From a social care point of view, the PBR seems to have been attacked from all sides. While it is generally accepted that cuts to the public sector are necessary if the country is to dig itself out of the financial hole it is in, the size of these cuts is causing consernation.

For example, the drive to keep older people in their own homes and out of residential care by using preventative measures continues. While the government thinks £250 million can be saved this way, ADASS’ John Jackson has slammed these proposals as “naïve”. He says that most councils are already planning cuts of 4% in this area and to make more, without new initiatives designed to help local government or promote closer working and better resource utilisation between the NHS and local government, is unrealistic.
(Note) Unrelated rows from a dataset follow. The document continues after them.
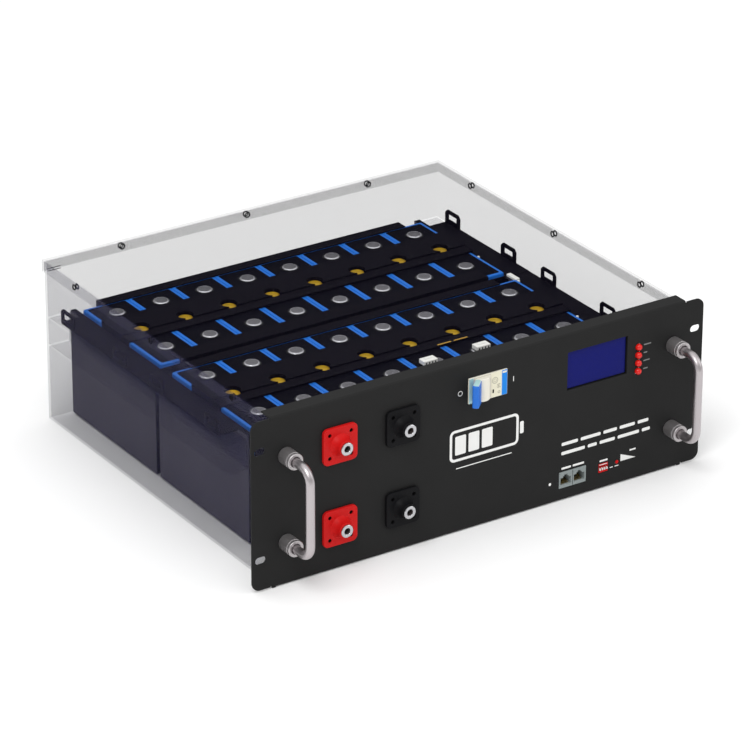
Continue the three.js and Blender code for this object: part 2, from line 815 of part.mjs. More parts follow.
// ---------- circuit breaker ----------
function addBreaker() {
  const noseHalf = breakerWindowWidth / 2 - gap;
  const bodyHalf = breakerBodyWidth / 2;
  const high = breakerWindowHeight / 2 - gap;
  const [low, top] = [breakerZ - high, breakerZ + high];
  const x = breakerCentreX;
  const axisX = x + drumOffset;
  const noseBack = breakerShoulder + weld;
  const nose = box(x - noseHalf, x + noseHalf, -breakerProud, noseBack, low, top);
  const [bodyLow, bodyTop] = [low - breakerBodyMargin, top + breakerBodyMargin];
  const [bodyFront, bodyBack] = [breakerShoulder, breakerBodyDepth];
  const body = box(x - bodyHalf, x + bodyHalf, bodyFront, bodyBack, bodyLow, bodyTop);
  const [drumLow, drumTop] = [breakerZ - drumHeight / 2, breakerZ + drumHeight / 2];
  const [pocketLow, pocketTop] = [drumLow - gap, drumTop + gap];
  const pocketRadius = drumRadius + pocketFit;
  const pocket = pinAlongZ(pocketRadius, pocketLow, pocketTop, axisX, drumDepth, facets.drum);
  addPiece("breaker_body", cut(join(nose, body), pocket), creamPlastic);

  const drum = pinAlongZ(drumRadius, drumLow, drumTop, 0, 0, facets.drum);
  const leverHalf = leverThickness / 2;
  const lever = box(-leverHalf, leverHalf, -leverReach, 0, drumLow, drumTop);
  const turnedLever = lever.rotate([0, 0, -leverLean]);
  addPiece("breaker_toggle", join(drum, turnedLever).translate([axisX, drumDepth, 0]), bluePlastic);
}
addBreaker();

// ---------- display and lamps ----------
function addDisplay() {
  const [x, z] = display;
  const width = displayWidth + 2 * displayOverlap;
  const height = displayHeight + 2 * displayOverlap;
  const back = behindPanel + displayGlass;
  addPiece("display_glass", panelBox(x, z, width, height, behindPanel, back), displayBlue);
  const boardWidth = displayWidth + 2 * displayBoardMargin;
  const boardHeight = displayHeight + 2 * displayBoardMargin;
  const [boardFront, boardBack] = [back + gap, back + gap + boardSheet];
  const board = panelBox(x, z, boardWidth, boardHeight, boardFront, boardBack);
  const partsBack = back + displayPartsReach;
  const parts = panelBox(x, z, displayWidth / 2, displayHeight / 2, boardBack - weld, partsBack);
  addPiece("display_board", join(board, parts), boardGreen);
}
addDisplay();

function addLamps() {
  const height = lampCount * lampPitch + lampBoardWidth - lampPitch;
  const boardBack = lampBoardDepth + boardSheet;
  const board = panelBox(lampX, lampMiddle, lampBoardWidth, height, lampBoardDepth, boardBack);
  const shoulder = lampRadius - lampProud;
  const lamps = lampHeights.map((z) => {
    const dome = [...Array(domeSteps).keys()].map((i) => {
      const angle = (i * Math.PI) / 2 / domeSteps;
      return [lampRadius * Math.cos(angle), shoulder - lampRadius * Math.sin(angle)];
    });
    const profile = [
      [0, lampBoardDepth + weld],
      [lampRadius, lampBoardDepth + weld],
      ...dome,
      [0, -lampProud],
    ];
    return turned(profile.toReversed(), lampX, z, facets.small);
  });
  addPiece("lamp_board", join(board, ...lamps), lampRed);
}
addLamps();

// ---------- data sockets and small switches ----------
function addSockets() {
  const body = panelBox(socketX, socketRise, socketWidth, socketHeight, -socketProud, socketDepth);
  const cavities = [...Array(portCount).keys()].flatMap((i) => {
    const x = socketX + (i - (portCount - 1) / 2) * (socketWidth / portCount);
    const latchHeight = latchSteps.reduce((sum, [, rise]) => sum + rise, 0);
    const floor = socketRise - (portHeight + latchHeight) / 2;
    const mouth = -socketProud - overcut;
    let z = floor + portHeight;
    const main = box(x - portWidth / 2, x + portWidth / 2, mouth, portDepth, floor, z);
    const latches = latchSteps.map(([width, rise]) => {
      const step = box(x - width / 2, x + width / 2, mouth, portDepth, z - weld, z + rise);
      z += rise;
      return step;
    });
    return [main, ...latches];
  });
  addPiece("data_socket", cut(body, ...cavities), greyPlastic);
}
addSockets();

function addDipSwitch() {
  const face = gap;
  const restZ = dipRise - dipTravel / 2; // the levers rest at the lower end of their slots
  const slotTall = dipLeverHeight + dipTravel + 2 * gap;
  let body = panelBox(dipX, dipRise, dipWidth, dipHeight, face, dipDepth);
  for (let i = 0; i < dipLevers; i++) {
    const x = dipX + (i - (dipLevers - 1) / 2) * dipPitch;
    const slotWide = dipLeverWidth + 2 * gap;
    const [mouth, slotBack] = [face - overcut, face + dipSlotDepth];
    body = cut(body, panelBox(x, dipRise, slotWide, slotTall, mouth, slotBack));
    const [front, back] = [-dipLeverProud, slotBack - gap];
    const lever = panelBox(x, restZ, dipLeverWidth, dipLeverHeight, front, back);
    addPiece("dip_lever_" + (i + 1), lever, whitePlastic);
  }
  addPiece("dip_switch", body, redPlastic);
}
addDipSwitch();

function addButtonAndBoard() {
  const tactFront = interfaceBoardDepth - tactHeight;
  const lipBack = tactFront - gap - buttonTravel;
  const lipFront = lipBack - buttonLipThickness;
  const plunger = [
    [0, lipBack],
    [buttonRadius + buttonLip, lipBack],
    [buttonRadius + buttonLip, lipFront],
    [buttonRadius, lipFront],
    [buttonRadius, -buttonProud + buttonChamfer],
    [buttonRadius - buttonChamfer, -buttonProud],
    [0, -buttonProud],
  ];
  const button = turned(plunger.toReversed(), buttonX, buttonRise, facets.small);
  addPiece("reset_button", button, redPlastic);
  const left = socketX - socketWidth / 2 - interfaceBoardLeft;
  const right = buttonX + interfaceBoardRight;
  const middle = socketRise + interfaceBoardLift;
  const [low, top] = [middle - interfaceBoardHeight / 2, middle + interfaceBoardHeight / 2];
  const [front, back] = [interfaceBoardDepth, interfaceBoardDepth + boardSheet];
  const board = box(left, right, front, back, low, top);
  const tact = panelBox(buttonX, buttonRise, tactSize, tactSize, tactFront, front + weld);
  addPiece("interface_board", join(board, tact), boardGreen);
}
addButtonAndBoard();

// ---------- battery manager and sense plugs ----------
function addManager() {
  const left = managerCentreX - managerWidth / 2;
  const right = managerCentreX + managerWidth / 2;
  const top = managerRise + managerHeight;
  const boardBack = managerDepth + boardSheet;
  addPiece("manager_board", box(left, right, managerDepth, boardBack, managerRise, top), boardGreen);
  const sinkFront = boardBack + gap;
  const sinkBack = sinkFront + heatSinkThickness;
  const [sinkLeft, sinkRight] = [left + heatSinkInset, right - heatSinkInset];
  const [sinkLow, sinkTop] = [managerRise + heatSinkInset, top - heatSinkInset];
  const slab = box(sinkLeft, sinkRight, sinkFront, sinkBack, sinkLow, sinkTop);
  const pitch = (sinkRight - sinkLeft - finThickness) / (heatSinkFins - 1);
  const valleys = [...Array(heatSinkFins - 1).keys()].map((i) => {
    const x = sinkLeft + i * pitch;
    const [floor, open] = [sinkFront + heatSinkBase, sinkBack + overcut];
    return box(x + finThickness, x + pitch, floor, open, sinkLow - overcut, sinkTop + overcut);
  });
  addPiece("manager_heat_sink", cut(slab, ...valleys), brushedMetal);
}
addManager();

sensePlugs.forEach(([cell, offset], i) => {
  const [width, depth, height] = sensePlugSize;
  const x = cellCentres[cell] + offset;
  const y = terminalMiddle(0) - terminalSpread / 2;
  const low = cellTop + terminalHeight + gap;
  const plug = box(x - width / 2, x + width / 2, y - depth / 2, y + depth / 2, low, low + height);
  addPiece("sense_plug_" + (i + 1), plug, whitePlastic);
});

// ---------- origin at the centre of the bottom of the bounding box ----------
const bounds = new THREE.Box3().setFromObject(pack);
pack.position.set(
  -(bounds.min.x + bounds.max.x) / 2,
  -(bounds.min.y + bounds.max.y) / 2,
  -bounds.min.z,
);

export default pack;
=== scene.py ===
"""Looks of a clear-cased rack battery pack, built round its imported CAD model.

Lengths inside the shape functions are millimetres in the model's own frame; a mesh is written in metres.
"""
import json
import math

import bmesh
import bpy
import numpy as np
from mathutils import Matrix, Vector


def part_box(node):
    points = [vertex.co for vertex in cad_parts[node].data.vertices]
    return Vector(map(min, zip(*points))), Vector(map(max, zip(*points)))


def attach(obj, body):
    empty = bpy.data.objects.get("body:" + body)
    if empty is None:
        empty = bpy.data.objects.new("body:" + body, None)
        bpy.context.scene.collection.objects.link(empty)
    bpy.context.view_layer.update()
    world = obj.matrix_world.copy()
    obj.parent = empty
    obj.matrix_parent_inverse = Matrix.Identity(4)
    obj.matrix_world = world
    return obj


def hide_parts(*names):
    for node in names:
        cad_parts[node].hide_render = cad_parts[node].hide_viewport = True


bl_info = {
    "name": "Rack battery pack",
    "version": (1, 0, 0),
    "blender": (4, 5, 0),
    "location": "View3D > Sidebar > Battery Pack",
    "description": "Builds the detailed pieces and finishes of a rack-mounted battery pack",
    "category": "Add Mesh",
}

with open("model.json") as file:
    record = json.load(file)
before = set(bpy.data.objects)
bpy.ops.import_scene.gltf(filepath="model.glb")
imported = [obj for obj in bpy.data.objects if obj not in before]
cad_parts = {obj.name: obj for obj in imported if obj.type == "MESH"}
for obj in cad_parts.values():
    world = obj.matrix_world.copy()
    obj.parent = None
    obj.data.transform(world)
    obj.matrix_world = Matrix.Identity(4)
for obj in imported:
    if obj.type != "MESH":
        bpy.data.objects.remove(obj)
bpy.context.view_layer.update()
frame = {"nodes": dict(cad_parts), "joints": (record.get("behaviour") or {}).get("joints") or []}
MM = 0.001
WELD = 1e-6
SHARP_PAST = 35
SIDES = ("left", "right")
LEVELS = ("upper", "lower")
TERMINALS = [(colour, level) for colour in ("red", "black") for level in LEVELS]
BLOCKS = (1, 2)
CELLS = range(1, 9)


def linear(code):
    """An sRGB hex colour as linear red, green and blue."""
    channels = [int(code[i:i + 2], 16) / 255 for i in (0, 2, 4)]
    return [c / 12.92 if c <= 0.04045 else ((c + 0.055) / 1.055) ** 2.4 for c in channels]


# ---------- sizes and colours that a user would change ----------
def length(name, description, millimetres):
    return bpy.props.FloatProperty(
        name=name, description=description, default=millimetres * MM, unit="LENGTH", precision=5
    )


def turn(name, description, degrees):
    return bpy.props.FloatProperty(
        name=name, description=description, default=math.radians(degrees), subtype="ANGLE"
    )


def tint(name, description, code):
    return bpy.props.FloatVectorProperty(
        name=name, description=description, default=linear(code), subtype="COLOR", min=0, max=1
    )


class PackSizes(bpy.types.PropertyGroup):
    """Sizes of the detail that the CAD model leaves to this file."""

    sheet: length("Panel sheet", "Thickness of the front panel's sheet", 2)
    panel_bend: length("Panel bend", "Outer radius of the panel's folds", 2.6)
    ear_corner: length("Ear corner", "Radius of the ears' corners", 8)
    ear_step: length("Ear step", "The ears' edges stand this far inside the folds", 1.2)
    notch_width: length("Notch width", "Relief beside each fold", 1.5)
    notch_depth: length("Notch depth", "Relief beside each fold", 2.5)
    slot_length: length("Rack slot length", "Along the panel", 11)
    slot_height: length("Rack slot height", "Up the panel", 7)
    slot_spacing: length("Rack slot spacing", "Between an ear's two slots", 104.8)
    slot_inset: length("Rack slot inset", "Slot's middle from the panel's end", 8.8)
    sheet_edge: length("Sheet edge", "Radius of a sheet's edges", 0.3)
    rod: length("Rod radius", "Handle bar", 4.1)
    rod_bend: length("Rod bend", "Radius of the handle's bends", 13)
    cell_corner: length("Cell corner", "Upright corners of a cell", 2.2)
    film_rim: length("Film rim", "Blue film folded over a cell's top edge", 3.3)
    terminal: length("Cell terminal radius", "Disc on a cell", 7.5)
    terminal_rise: length("Cell terminal height", "Disc above a cell", 1.7)
    terminal_spread: length("Cell terminal spread", "Between a cell's two discs", 88)
    terminal_shift: length("Cell terminal shift", "Discs and vent behind the cell's middle", 3.7)
    vent: length("Vent radius", "Vent in a cell's top", 7)
    flange_holes: length("Flange holes", "Between a power terminal's screws", 22)
    flange_hole: length("Flange hole radius", "For a power terminal's screws", 1.8)
    flange_corner: length("Flange corner", "Power terminal's flange", 5)
    flange_thickness: length("Flange thickness", "Power terminal's flange", 3.2)


class PackColours(bpy.types.PropertyGroup):
    """Base colours of the finishes."""

    powder_coat: tint("Powder coat", "Front panel", "242424")
    clear_sheet: tint("Clear sheet", "Tray and cover", "2c2a4c")
    anodised: tint("Anodised bar", "Handles", "b8b2b4")
    collar: tint("Collar", "Handles' ferrules", "b4b0b1")
    red_nylon: tint("Red nylon", "Positive terminals", "c41616")
    black_nylon: tint("Black nylon", "Negative terminals", "121214")
    film: tint("Cell film", "Film round the cells", "1d66c0")
    toggle: tint("Toggle", "Breaker's lever", "2a6fce")
    cream: tint("Breaker case", "Breaker's moulding", "e6e2d4")
    display: tint("Display", "Display glass", "070f66")
    lamp: tint("Lamps", "Lamps' domes", "d81f18")
    ink: tint("Print", "Marks on the panel", "e9e9e7")
    floor: tint("Floor", "Studio floor", "fafafa")


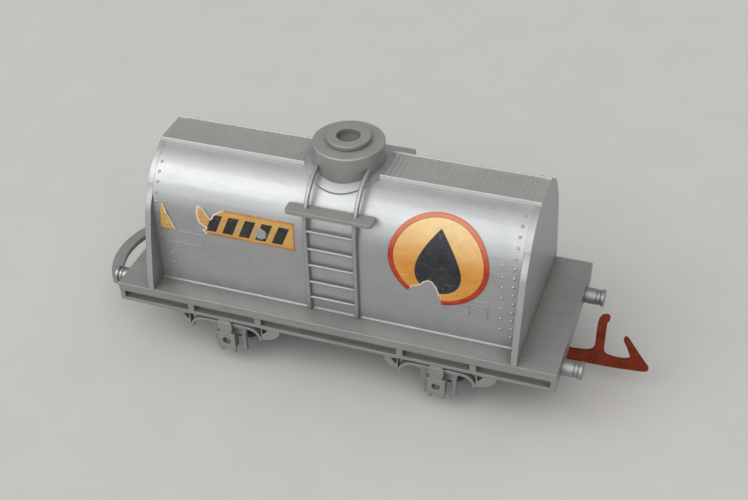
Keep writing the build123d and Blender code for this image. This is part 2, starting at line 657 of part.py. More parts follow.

Elsewhere, the announcement of a cap of 1% on pay increases for public sector workers from 2011-13 has been met with dismay. With National Insurance set to go up by 1% in 2011 too, add in inflation – expected to rise to 3% next year – and that’s a pay cut for millions. However, many councils would have struggled to find money for pay increases in any case.

But as BASW’s chief executive Hilton Dawson has pointed out, this seems to fly in the face of the Social Work Task Force report’s recent recommendations on career structure and pay grades for social workers. He called it a “slap in the face for the profession”.

Public sector unions have also been critical of the plans to cap state contributions to local government employee pensions by 2012.

So, while the public sector is unhappy, is the private sector more welcoming? Err, no. The English Community Care Association, the representative body for the independent care sector, has also slammed the PBR. Chief executive Martin Green said that the; “report signals that the government is intent on protecting the statutory services at the expense of independent provision and putting dogma before need”.

But this criticism has come without anyone really knowing what the alternative is; the Conservatives have focused mainly on criticising Labour’s plans, rather than promoting their own. Ditto the Liberals.

Certain details have previously emerged – such as the Tories’ plans to make deep cuts quickly and freeze social work pay for a year – but nothing in the same detail as Labour.

Only when the other parties outline their plans in the same detail will everyone get a true sense of what may be to come for the social care sector and the country more widely on the other side of the general election.